Q1. I bought into Conrad Asia Energy after you issued the notice of meeting and therefore had to email the company yesterday requesting a control number to access today's hybrid AGM, which your staff promptly provided. At next year's AGM, could you please just use a shareholder's HIN or SRN number to access the meeting, to avoid this extra step for those who buy in after the notice of meeting has been distributed. This is standard practice at AGMs run by Computershare and MUFG, the two largest share registry providers to ASX listed companies.
Answer: Not asked, despite lodging it twice.
Q2. Resolution 6: "Why do we continue to signal a preference for raising capital through selective placements, rather than doing pro-rata raisings which treat all shareholders equally and don't require any specific shareholder approvals, such as this one. Please focus on pro-rata raisings in future and don't ask for this extra 10% placement capacity at next year's AGM. Have there been any material proxy protest votes on this resolution? And if you do a future placement, will retail shareholders be offered an SPP?"
Answer: The chair Peter Botten offered the usual flexibility argument. Watch video of exchange via Twitter.

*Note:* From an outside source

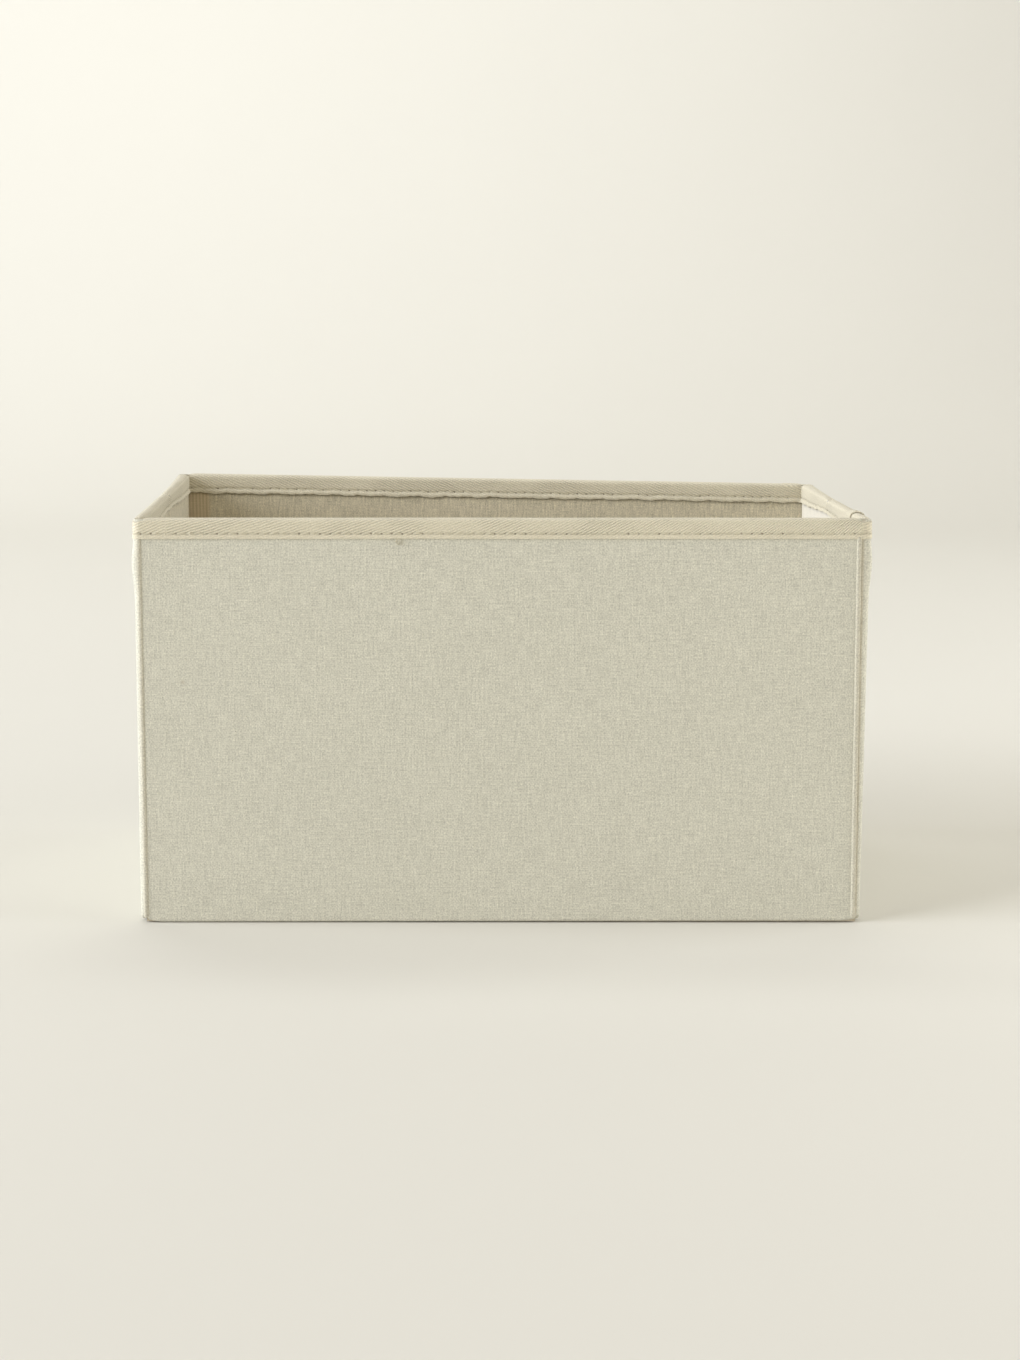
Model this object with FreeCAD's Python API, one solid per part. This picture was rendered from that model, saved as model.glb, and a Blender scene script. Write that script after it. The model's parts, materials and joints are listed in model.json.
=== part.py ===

Q3. Resolution 7. "Thank you for disclosing the proxy votes to the ASX before the meeting commenced, allowing for a more fully informed debate. There were material protest votes of more than 20% of the directed proxies (excluding undirected proxy votes) against the 4 resolutions seeking incentive grants to various executives (wrong, it was actually cash payments in lieu of fees to the NEDs). Did a proxy adviser recommend against these grants and could the chair explain his understanding of who voted against and why?"
Answer: Conrad Asia Energy chair Peter Botten has no idea why there were 20%+ protest votes against the directors being partly paid with stock. Take an interest, son. Find out. It's not a secret ballot. Watch video of exchange via Twitter.
Q4. There is a big political campaign in Australia to introduce a gas export tax of 25%. What are the proposed tax arrangements on our Indonesian project and how do these compare with the current tax arrangements in Australia and the potential new tax arrangements in Australia if the political campaign prevails, as many observers believe it will?
Answer: The CEO said the Indonesian tax regime was quite good as the government actually wants to expand production. Watch video of exchange via Twitter, plus these additional comments by chair Peter Botten slamming the Australian gas industry for failing to counter-act the campaign.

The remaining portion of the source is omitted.